EXERCISE DIRECTIONS: Reproduce exactly the lines from the one containing "The Blender code for this object continues." down to the one containing "a Principled shader.", including both of those lines, and nothing else.

RECORDS PROVIDED:
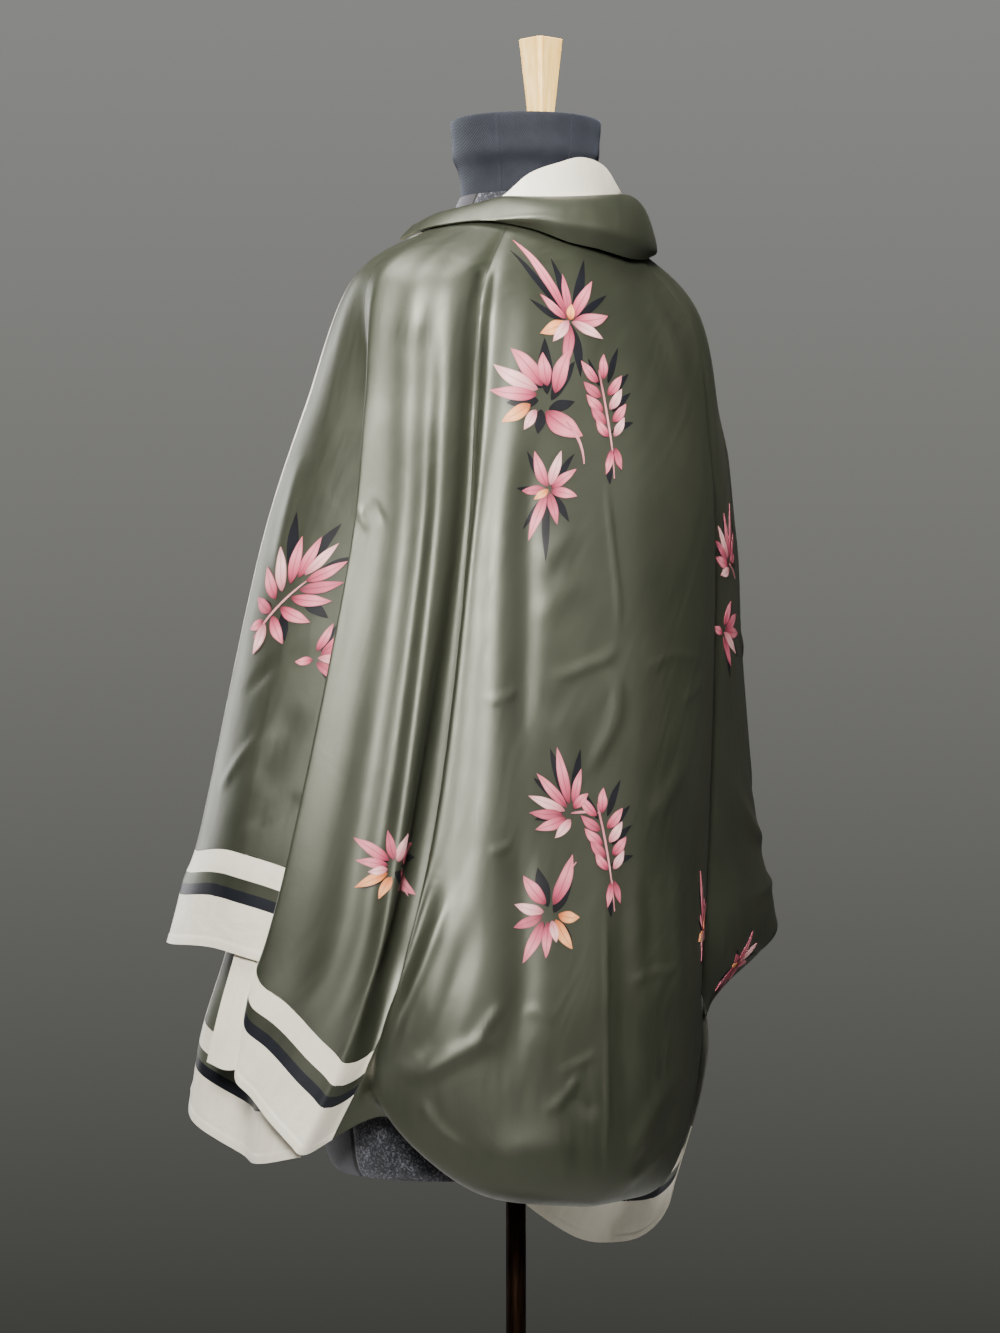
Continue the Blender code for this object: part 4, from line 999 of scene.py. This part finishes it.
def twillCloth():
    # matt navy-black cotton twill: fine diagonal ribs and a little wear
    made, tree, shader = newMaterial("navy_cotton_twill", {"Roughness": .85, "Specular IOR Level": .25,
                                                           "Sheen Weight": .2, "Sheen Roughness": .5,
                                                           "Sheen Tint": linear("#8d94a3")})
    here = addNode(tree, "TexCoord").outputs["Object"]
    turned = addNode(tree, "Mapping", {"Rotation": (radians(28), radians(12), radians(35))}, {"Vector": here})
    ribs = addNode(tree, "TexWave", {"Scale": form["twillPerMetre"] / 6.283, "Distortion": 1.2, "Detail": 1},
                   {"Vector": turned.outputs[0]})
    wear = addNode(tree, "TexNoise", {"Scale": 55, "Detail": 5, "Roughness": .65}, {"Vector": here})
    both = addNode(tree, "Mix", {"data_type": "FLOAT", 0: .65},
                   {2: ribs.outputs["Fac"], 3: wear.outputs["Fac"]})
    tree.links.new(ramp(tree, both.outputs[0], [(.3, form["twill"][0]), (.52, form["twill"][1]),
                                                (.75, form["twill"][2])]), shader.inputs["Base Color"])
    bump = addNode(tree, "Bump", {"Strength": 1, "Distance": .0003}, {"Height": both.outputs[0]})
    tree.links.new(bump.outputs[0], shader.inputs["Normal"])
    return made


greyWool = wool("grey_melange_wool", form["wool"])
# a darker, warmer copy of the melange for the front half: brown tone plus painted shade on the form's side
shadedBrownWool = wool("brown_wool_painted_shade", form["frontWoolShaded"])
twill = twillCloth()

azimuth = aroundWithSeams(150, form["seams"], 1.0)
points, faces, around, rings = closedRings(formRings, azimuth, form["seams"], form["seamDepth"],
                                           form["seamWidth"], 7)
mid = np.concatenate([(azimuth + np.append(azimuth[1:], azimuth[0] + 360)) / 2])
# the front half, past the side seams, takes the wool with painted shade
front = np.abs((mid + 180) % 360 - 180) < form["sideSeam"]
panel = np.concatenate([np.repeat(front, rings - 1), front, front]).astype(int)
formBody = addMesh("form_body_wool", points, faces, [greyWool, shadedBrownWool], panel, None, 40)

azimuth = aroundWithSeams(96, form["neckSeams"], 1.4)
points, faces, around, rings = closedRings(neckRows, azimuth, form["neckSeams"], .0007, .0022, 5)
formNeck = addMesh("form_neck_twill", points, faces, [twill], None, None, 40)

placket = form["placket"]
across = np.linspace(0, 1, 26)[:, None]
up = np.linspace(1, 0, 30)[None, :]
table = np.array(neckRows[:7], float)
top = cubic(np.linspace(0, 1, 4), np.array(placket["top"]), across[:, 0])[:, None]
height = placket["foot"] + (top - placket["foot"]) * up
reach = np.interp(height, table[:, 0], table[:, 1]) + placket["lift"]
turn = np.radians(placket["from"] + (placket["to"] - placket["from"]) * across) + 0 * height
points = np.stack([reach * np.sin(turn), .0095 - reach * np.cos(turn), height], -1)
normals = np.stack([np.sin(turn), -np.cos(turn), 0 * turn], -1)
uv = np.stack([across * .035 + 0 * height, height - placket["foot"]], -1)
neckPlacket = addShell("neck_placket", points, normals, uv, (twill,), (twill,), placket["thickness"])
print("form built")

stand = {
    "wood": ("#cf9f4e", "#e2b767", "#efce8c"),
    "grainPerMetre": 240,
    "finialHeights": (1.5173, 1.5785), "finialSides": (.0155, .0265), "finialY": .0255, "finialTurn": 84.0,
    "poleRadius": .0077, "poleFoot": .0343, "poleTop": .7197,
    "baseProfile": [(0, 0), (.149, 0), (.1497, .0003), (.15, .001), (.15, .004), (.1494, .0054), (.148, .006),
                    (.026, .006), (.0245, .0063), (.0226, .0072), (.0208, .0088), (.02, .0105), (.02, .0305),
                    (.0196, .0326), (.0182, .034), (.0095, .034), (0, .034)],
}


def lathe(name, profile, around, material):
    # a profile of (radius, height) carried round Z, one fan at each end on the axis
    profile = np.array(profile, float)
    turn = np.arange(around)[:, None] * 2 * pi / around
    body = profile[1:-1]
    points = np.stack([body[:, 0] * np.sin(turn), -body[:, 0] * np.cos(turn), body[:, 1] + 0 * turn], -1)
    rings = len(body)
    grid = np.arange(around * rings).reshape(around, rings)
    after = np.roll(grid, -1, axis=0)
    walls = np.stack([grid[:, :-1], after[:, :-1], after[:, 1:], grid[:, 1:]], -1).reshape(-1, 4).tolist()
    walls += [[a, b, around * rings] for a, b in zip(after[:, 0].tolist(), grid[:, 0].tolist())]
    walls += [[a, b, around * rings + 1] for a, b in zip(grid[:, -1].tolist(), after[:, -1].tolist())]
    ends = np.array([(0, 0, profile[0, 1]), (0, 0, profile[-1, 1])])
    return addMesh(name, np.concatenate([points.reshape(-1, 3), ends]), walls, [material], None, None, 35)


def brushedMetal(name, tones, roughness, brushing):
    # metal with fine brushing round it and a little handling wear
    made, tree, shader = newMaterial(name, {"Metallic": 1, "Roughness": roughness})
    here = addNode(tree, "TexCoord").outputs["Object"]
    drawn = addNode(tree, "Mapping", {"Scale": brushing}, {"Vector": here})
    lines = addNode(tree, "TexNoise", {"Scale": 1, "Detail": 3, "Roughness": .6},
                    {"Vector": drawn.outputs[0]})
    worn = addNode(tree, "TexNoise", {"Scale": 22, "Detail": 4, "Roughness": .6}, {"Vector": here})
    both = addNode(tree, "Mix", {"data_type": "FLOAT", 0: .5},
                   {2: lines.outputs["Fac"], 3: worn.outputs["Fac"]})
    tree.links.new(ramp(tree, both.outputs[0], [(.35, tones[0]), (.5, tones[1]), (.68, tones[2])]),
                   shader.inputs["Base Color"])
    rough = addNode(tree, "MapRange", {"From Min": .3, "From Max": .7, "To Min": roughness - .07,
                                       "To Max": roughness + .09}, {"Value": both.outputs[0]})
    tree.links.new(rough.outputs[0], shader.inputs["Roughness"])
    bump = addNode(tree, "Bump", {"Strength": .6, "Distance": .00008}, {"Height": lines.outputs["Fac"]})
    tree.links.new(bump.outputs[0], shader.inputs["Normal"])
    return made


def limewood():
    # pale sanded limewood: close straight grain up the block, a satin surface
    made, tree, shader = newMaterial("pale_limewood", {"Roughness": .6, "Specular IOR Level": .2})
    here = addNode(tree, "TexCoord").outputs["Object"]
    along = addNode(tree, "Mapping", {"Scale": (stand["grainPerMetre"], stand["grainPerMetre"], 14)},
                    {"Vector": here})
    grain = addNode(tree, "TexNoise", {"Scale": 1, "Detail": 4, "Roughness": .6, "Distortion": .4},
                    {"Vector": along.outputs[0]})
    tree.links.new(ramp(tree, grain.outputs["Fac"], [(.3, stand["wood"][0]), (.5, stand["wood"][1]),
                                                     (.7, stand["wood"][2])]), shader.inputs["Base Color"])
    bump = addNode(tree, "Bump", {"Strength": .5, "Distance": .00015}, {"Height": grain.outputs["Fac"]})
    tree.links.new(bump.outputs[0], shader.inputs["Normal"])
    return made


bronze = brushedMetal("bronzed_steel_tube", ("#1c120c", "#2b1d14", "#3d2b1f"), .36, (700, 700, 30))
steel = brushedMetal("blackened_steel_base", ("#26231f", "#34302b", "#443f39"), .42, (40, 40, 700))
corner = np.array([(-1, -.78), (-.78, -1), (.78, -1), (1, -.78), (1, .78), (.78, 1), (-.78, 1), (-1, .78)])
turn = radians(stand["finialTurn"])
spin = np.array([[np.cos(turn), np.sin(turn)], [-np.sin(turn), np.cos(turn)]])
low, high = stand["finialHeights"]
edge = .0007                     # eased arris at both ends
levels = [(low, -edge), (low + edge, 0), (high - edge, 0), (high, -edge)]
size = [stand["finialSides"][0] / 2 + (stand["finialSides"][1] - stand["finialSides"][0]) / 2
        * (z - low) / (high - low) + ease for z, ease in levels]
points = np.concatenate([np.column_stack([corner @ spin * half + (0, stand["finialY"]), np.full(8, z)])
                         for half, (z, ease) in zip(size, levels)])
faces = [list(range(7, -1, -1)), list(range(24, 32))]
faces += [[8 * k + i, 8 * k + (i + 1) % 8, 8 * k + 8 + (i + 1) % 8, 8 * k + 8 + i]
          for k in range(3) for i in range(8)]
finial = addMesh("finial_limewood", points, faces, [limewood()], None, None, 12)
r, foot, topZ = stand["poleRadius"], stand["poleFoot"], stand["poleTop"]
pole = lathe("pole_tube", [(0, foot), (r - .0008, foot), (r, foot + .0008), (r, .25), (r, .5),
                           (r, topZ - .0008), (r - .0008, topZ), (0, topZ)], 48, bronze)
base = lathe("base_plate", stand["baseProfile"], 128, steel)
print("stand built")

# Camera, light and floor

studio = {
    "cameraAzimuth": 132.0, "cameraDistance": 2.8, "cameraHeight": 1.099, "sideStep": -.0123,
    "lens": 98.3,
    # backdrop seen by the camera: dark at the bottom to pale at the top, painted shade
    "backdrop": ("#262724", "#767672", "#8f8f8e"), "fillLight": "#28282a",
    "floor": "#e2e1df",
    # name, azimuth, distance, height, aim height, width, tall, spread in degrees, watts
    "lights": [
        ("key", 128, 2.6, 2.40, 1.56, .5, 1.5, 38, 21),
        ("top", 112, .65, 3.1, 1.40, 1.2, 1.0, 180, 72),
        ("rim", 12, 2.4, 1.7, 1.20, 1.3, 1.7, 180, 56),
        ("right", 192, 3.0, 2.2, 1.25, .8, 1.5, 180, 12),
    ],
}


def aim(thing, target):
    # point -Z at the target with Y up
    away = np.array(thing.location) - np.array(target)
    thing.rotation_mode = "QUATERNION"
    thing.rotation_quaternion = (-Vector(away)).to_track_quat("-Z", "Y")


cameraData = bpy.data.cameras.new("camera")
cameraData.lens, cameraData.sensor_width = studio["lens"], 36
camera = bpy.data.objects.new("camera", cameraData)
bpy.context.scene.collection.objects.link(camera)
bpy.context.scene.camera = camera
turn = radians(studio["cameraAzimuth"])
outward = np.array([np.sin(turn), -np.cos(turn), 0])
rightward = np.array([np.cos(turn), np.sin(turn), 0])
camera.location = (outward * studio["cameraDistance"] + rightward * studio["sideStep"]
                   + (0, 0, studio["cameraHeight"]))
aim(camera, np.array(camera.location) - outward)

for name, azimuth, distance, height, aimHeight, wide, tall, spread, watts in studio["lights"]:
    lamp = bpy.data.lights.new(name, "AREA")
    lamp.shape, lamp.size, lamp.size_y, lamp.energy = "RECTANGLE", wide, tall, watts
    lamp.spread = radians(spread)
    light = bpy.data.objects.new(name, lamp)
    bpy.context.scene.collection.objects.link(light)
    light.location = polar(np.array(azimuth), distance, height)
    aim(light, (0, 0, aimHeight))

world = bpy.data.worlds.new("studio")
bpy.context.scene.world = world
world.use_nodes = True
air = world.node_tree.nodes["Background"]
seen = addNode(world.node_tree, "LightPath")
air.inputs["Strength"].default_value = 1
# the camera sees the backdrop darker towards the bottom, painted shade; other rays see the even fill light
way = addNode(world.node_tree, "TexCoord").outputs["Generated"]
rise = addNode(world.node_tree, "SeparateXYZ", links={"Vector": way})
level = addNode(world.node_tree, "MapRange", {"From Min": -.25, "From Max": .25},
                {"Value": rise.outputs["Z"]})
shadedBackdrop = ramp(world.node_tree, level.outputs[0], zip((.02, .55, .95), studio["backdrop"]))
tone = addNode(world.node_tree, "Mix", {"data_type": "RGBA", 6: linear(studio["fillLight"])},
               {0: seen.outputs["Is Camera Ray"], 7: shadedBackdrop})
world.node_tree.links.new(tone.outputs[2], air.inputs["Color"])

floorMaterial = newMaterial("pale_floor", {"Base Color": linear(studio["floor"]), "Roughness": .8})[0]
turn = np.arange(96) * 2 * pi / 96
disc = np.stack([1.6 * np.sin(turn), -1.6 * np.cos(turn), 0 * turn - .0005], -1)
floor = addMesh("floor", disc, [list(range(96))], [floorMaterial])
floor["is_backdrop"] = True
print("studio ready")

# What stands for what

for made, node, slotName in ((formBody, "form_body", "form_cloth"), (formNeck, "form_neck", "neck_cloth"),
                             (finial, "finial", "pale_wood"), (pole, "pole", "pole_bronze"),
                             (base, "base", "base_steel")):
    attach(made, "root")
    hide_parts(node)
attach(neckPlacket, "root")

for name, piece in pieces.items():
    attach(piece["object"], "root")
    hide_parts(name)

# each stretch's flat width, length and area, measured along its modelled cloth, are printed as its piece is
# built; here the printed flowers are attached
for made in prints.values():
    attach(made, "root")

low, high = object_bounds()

---

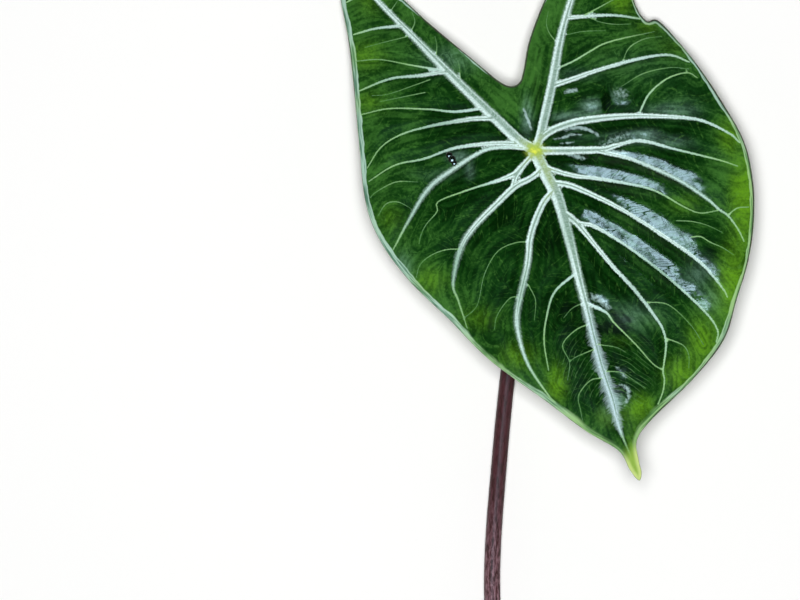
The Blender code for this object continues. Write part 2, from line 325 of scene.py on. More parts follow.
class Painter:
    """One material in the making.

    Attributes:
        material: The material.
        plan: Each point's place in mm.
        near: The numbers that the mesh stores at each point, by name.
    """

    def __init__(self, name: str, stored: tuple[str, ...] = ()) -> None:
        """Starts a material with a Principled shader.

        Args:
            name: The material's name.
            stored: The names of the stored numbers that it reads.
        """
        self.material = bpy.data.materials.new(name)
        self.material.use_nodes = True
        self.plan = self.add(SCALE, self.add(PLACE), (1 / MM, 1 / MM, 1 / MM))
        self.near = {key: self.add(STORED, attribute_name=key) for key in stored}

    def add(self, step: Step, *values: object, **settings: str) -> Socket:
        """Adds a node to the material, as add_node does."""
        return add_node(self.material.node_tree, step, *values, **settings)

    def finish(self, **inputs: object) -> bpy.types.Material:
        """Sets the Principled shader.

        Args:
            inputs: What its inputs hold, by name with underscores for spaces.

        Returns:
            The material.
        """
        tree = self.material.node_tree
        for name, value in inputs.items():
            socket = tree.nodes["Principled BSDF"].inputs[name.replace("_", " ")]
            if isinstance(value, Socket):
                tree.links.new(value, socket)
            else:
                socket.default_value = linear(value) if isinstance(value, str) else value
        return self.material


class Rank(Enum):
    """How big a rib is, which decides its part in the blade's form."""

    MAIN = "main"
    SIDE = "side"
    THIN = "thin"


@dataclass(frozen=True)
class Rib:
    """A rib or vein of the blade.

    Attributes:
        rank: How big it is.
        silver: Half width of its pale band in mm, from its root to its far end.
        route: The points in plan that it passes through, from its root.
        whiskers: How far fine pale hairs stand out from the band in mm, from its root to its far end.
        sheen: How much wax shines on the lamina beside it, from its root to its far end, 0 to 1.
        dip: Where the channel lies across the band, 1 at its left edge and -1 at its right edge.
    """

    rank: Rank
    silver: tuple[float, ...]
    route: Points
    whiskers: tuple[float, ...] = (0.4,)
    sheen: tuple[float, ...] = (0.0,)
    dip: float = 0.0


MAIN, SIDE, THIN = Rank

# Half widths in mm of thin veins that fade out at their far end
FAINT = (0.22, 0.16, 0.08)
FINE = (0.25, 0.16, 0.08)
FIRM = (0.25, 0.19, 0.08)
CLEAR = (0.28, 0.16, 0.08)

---

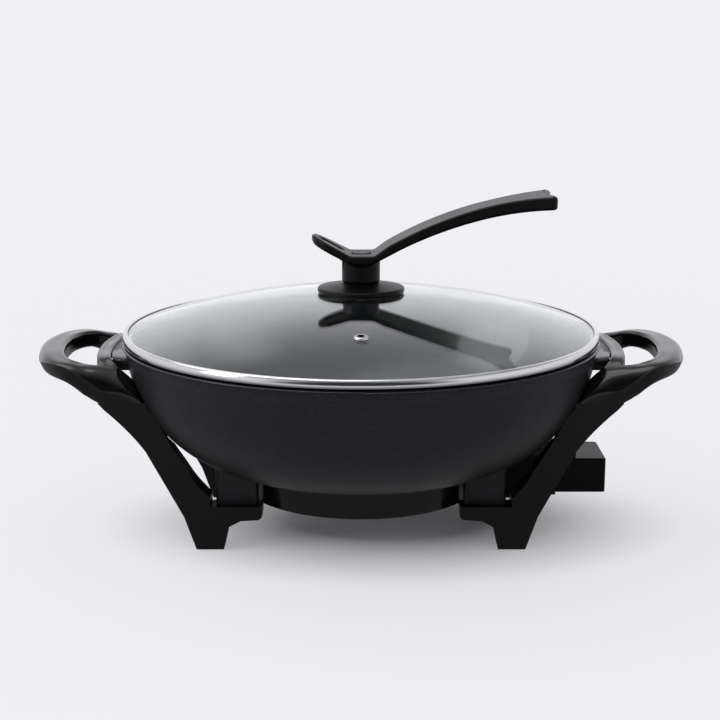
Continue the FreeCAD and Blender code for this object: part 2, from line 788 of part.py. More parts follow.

RESPONSE BELOW:
The Blender code for this object continues. Write part 2, from line 325 of scene.py on. More parts follow.
class Painter:
    """One material in the making.

    Attributes:
        material: The material.
        plan: Each point's place in mm.
        near: The numbers that the mesh stores at each point, by name.
    """

    def __init__(self, name: str, stored: tuple[str, ...] = ()) -> None:
        """Starts a material with a Principled shader.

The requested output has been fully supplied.